It’s Friday night and you
are at a concert, wishing you hadn’t woken up at 4:45am to go to spin class. As
the night wears on you get more tired and fall asleep on the train ride home.
Why do you get tired the longer you stay awake? It’s not your muscles-- they
could keep contracting. There are chemical changes to molecules that accumulate
the longer we stay awake and they drive this need for sleep. This was shown in
a recent paper in Nature by Wang et al. using an interesting mouse mutant.
Sleepy
mice
When mice are sleep
deprived, they have an increased need for sleep (just like humans who get more
tired the longer they stay awake). Sleep need is measured by putting electrodes
on the mouse’s scalp that measure brain waves, which are large synchronized and
rhythmic patterns of electrical activity in the brain. When mammals sleep,
there are characteristic changes in the brain waves, so we can tell what stage
of sleep the animal is in. After sleep deprivation in mice, slow wave activity
and the duration of non-REM sleep increase, so this is used to measure sleep
need in mice. The researchers who did this study used sleep deprived mice, as
well as the Sleepy mutant mouse model
(I’m not being cute, this is the actual name of the mutant strain).

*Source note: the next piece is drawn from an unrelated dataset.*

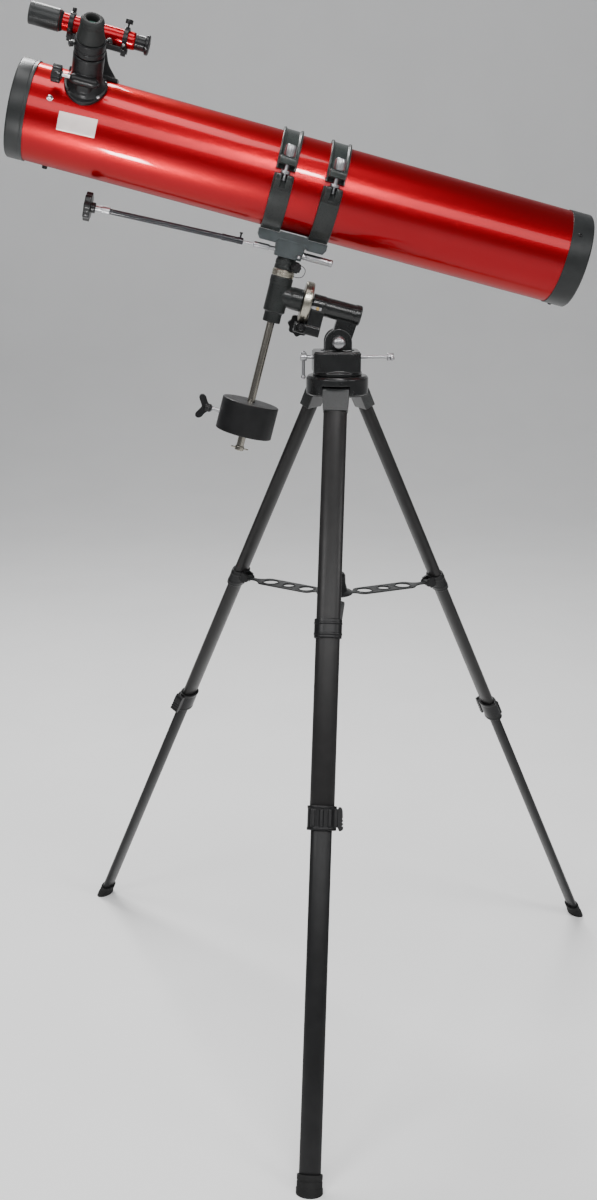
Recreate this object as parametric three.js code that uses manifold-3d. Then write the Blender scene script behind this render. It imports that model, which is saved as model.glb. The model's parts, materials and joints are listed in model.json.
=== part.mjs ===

The Sleepy mice have a mutation in a gene called Sik3 that encodes for an enzyme. The mutation causes the enzyme to
work more efficiently and the mice sleep more, but have an elevated need for
sleep (as measured by the brain waves). So these mice are always tired due to
one amino acid change in one enzyme – that’s powerful.
Phosphorylated proteins
drive sleep need
The researchers compared
normal mice with the sleep deprived and Sleepy
mice, looking at the chemical changes to the proteins in their brains. The
sleep deprived and Sleepy mice had
more phosphorylated proteins than the mice who had a normal amount of sleep.
Phosphorylated? That’s a
mouth full (here’s how to say it).
There is a small molecule called a phosphate, made up of a phosphorous atom
surrounded by oxygens. This chemical group is big and charged and will change
the shape of the rest of the protein when it is added on. Since phosphorylation
changes the shape of proteins, that may also change the way the proteins
function.
Phosphorylation changes the shape of the protein (from Campbell's "Biology") |
The longer the sleep
deprived mice stay awake, the more phosphorylated proteins there are. If the
mice are allowed to sleep after being deprived, their proteins go back to the
unphosphorylated state.
Sleepy mice
are always in need of sleep, regardless of how much sleep they get, so their
proteins are always phosphorylated. Why do Sleepy
mice have so many phosphorylated proteins? Remember that the Sleepy mice have a mutation that makes
the Sik3 enzyme more active. Guess what the function of Sik3 is! It is a kinase
enzyme, which adds phosphates to proteins. So the poor Sleepy mice accumulate phosphorylation at a higher rate than normal
mice, so they will always have an increased need for sleep.
Many of the proteins that
are being phosphorylated during the awake state function at the synapse, where neurons communicate with each other. Some neuroscientists believe that
memories are encoded while we are awake by changes to synaptic function. These
synaptic changes are refined during sleep to consolidate the memories in
long-term storage. The authors suggest that the accumulating phosphorylation
regulates synapse function and memory formation, though they don’t show
evidence for the connection with memory.
In conclusion, next time you are getting
tired at that concert, just tell your friends, “My synaptic proteins are too
phosphorylated, I need to go home.” They’ll understand.